◆ What you have to do
Copy the first line of the material below and every later line through the line containing "return np.arange(8 *", without any other output.

◆ Dataset section
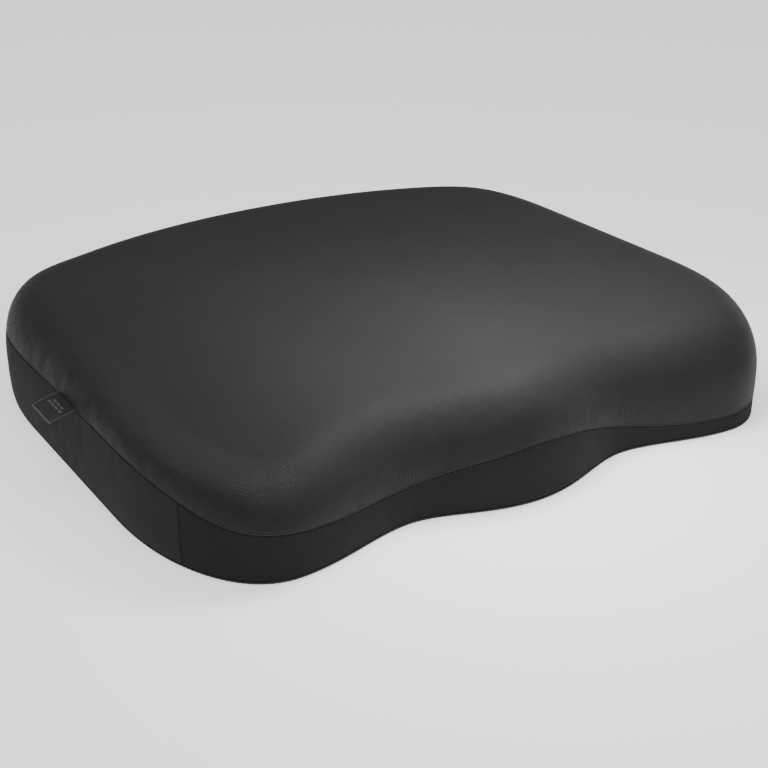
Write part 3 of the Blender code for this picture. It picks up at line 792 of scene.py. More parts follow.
def ring(count):
    return np.arange(8 * count) * PERIMETER / (8 * count) - PERIMETER / 8


def top_panel(mat):
    """Top of the cover, from just above its seam over the rolled edge to the middle."""
    s = ring(RINGS)
    wall = Wall(s)
    start = wall.up_to(seam_height(s)) + SEAM_LIFT
    span = wall.total - start
    last = EDGE_STEPS[-1]
    distances = [np.full_like(s, d) for d in EDGE_STEPS]
    distances += [last + (span - last) * k / ROLL_ROWS for k in range(1, ROLL_ROWS + 1)]
    ats = [np.minimum(start + d, wall.total) for d in distances]
    rows = [wall.points(at, lip(d) + gathers(s, d)) for at, d in zip(ats, distances)]
    flats = [wall.place + wall.normal * (wall.total - at - ROLL_INSET)[:, None] for at in ats]
    edge = wall.place - wall.normal * ROLL_INSET
    verts, sides, cap, inner = capped(rows, edge, RINGS, top_height)
    obj = add("top_cover", verts, sides + cap, mat, "cushion", "top_knit")
    set_map(obj, np.concatenate(flats + [inner]))
    holds = [TOP_HOLD * smoothstep((d - TOP_HOLD_START) / TOP_HOLD_EASE) for d in distances]
    pins = [np.where(d < SEWN_REACH, 1.0, hold) for d, hold in zip(distances, holds)]
    pins.append(np.full(len(inner), TOP_HOLD))
    relax(obj, np.concatenate(pins), pressure=4.0, excess=0.003, cap=0.0030)
    thicken(obj, COVER_THICKNESS)
    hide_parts("top_panel")


def stations_between(start, end):
    """Stations with extra ones near the upright seams, where the cloth turns in."""
    inner = evenly(start + EDGE_STEPS[-1], end - EDGE_STEPS[-1])
    before = [start + d for d in EDGE_STEPS[:-1]]
    after = [end - d for d in reversed(EDGE_STEPS[:-1])]
    return np.array([*before, *inner, *after])


def band(name, node, start, end, low, high, mat, slot_name, low_lip=LIP_RADIUS,
         high_lip=LIP_RADIUS, pressure=6.0):
    """One strip of the side between two upright seams, its four edges turned in."""
    s = stations_between(start + SEAM_LIFT, end - SEAM_LIFT)
    wall = Wall(s)
    at_low, at_high = (wall.up_to(np.broadcast_to(z(s) if callable(z) else z, s.shape))
                       for z in (low, high))
    span = at_high - at_low
    last = EDGE_STEPS[-1]
    shrink = np.minimum(1.0, span / (2.6 * last))
    middle = max(2, round(float(span.mean() - 2 * last) / PITCH))
    ats = [at_low + d * shrink for d in EDGE_STEPS]
    for k in range(1, middle):
        share = k / middle
        ats.append((at_low + last * shrink) * (1 - share) + (at_high - last * shrink) * share)
    ats += [at_high - d * shrink for d in reversed(EDGE_STEPS)]
    side = np.minimum(s - s[0], s[-1] - s)
    rows = []
    pins = []
    for at in ats:
        from_low = at - at_low
        from_high = at_high - at
        depth = np.maximum(lip(from_low) * low_lip / LIP_RADIUS,
                           lip(from_high) * high_lip / LIP_RADIUS)
        depth = np.maximum(depth, lip(side))
        gather = gathers(s, from_high, BAND_GATHER_SHIFT)
        rows.append(wall.points(at, depth + gather * (high_lip / LIP_RADIUS)))
        nearest = np.minimum(np.minimum(from_low, from_high), side)
        pins.append(np.where(nearest < SEWN_REACH, 1.0, 0.0))
    obj = add(name, np.concatenate(rows), grid_faces(len(rows), len(s)), mat, "cushion", slot_name)
    set_map(obj, np.concatenate([np.column_stack([s, at]) for at in ats]))
    relax(obj, np.concatenate(pins), pressure=pressure, excess=0.002, cap=0.0022)
    thicken(obj, COVER_THICKNESS)
    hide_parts(node)


BAND_LOW = 2 * SEAM_RADIUS + CLEARANCE
ZIP_LIP = 0.0004
ZIP_PRESSURE = 3.0


def under_top_seam(s):
    return seam_height(s) - SEAM_LIFT


def bands(front_mat, side_mat):
    """The five strips of the side. The rear one is split by the zip."""
    left, right = MARKS["front_left"], MARKS["front_right"]
    rear = MARKS["rear_right"], MARKS["rear_left"]
    band("front_side", "front_band", left - PERIMETER, right, BAND_LOW, under_top_seam, front_mat,
         "front_band_knit")
    band("right_side", "right_band", right, rear[0], BAND_LOW, under_top_seam, side_mat,
         "side_band_knit")
    band("left_side", "left_band", rear[1], left, BAND_LOW, under_top_seam, side_mat,
         "side_band_knit")
    band("rear_side_above_zip", "rear_band_upper", *rear, ZIP_HEIGHT + ZIP_OPENING / 2,
         under_top_seam, side_mat, "side_band_knit", low_lip=ZIP_LIP, pressure=ZIP_PRESSURE)
    band("rear_side_below_zip", "rear_band_lower", *rear, BAND_LOW, ZIP_HEIGHT - ZIP_OPENING / 2,
         side_mat, "side_band_knit", high_lip=ZIP_LIP, pressure=ZIP_PRESSURE)


GRIP_HEIGHT = 0.0004
GRIP_RADIUS = 0.0015
GRIP_PITCH = 0.0100
GRIP_SIDES = 10
GRIP_ROW = GRIP_PITCH * 0.866
GRIP_MARGIN = 0.965
GRIP_PROFILE = ((1.0, GRIP_HEIGHT + 0.0002), (1.0, GRIP_HEIGHT * 0.6), (0.72, GRIP_HEIGHT * 0.12),
                (0.30, 0.0))  # share of the radius, and height
BASE_PROFILE = ((0.0, BOTTOM_THICKNESS), (-0.0002, GRIP_HEIGHT + 0.0004),
                (0.0004, GRIP_HEIGHT + 0.0001), (0.0020, GRIP_HEIGHT),
                (0.0060, GRIP_HEIGHT))  # further in than the seam, and height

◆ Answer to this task
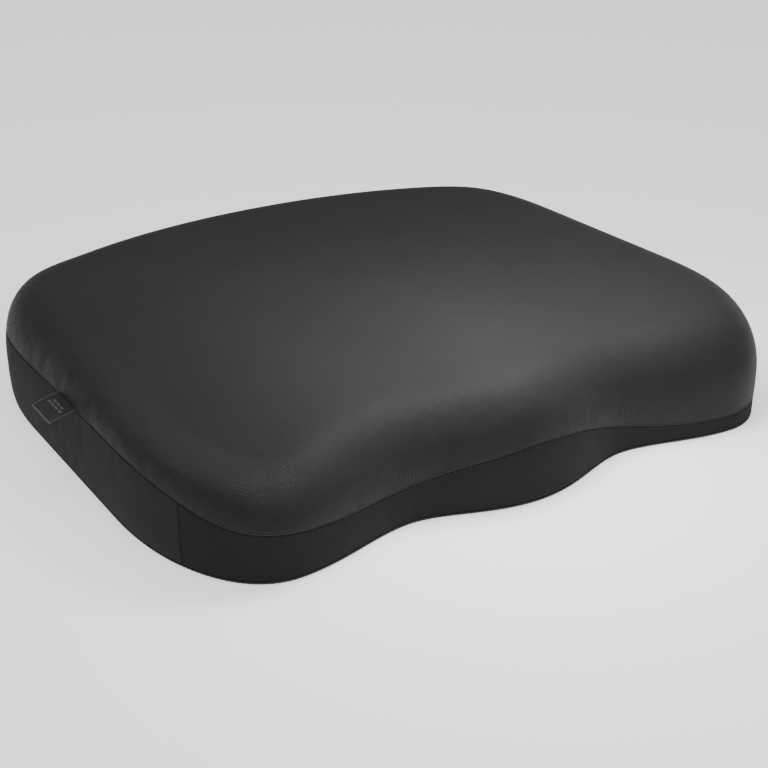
Write part 3 of the Blender code for this picture. It picks up at line 792 of scene.py. More parts follow.
def ring(count):
    return np.arange(8 * count) * PERIMETER / (8 * count) - PERIMETER / 8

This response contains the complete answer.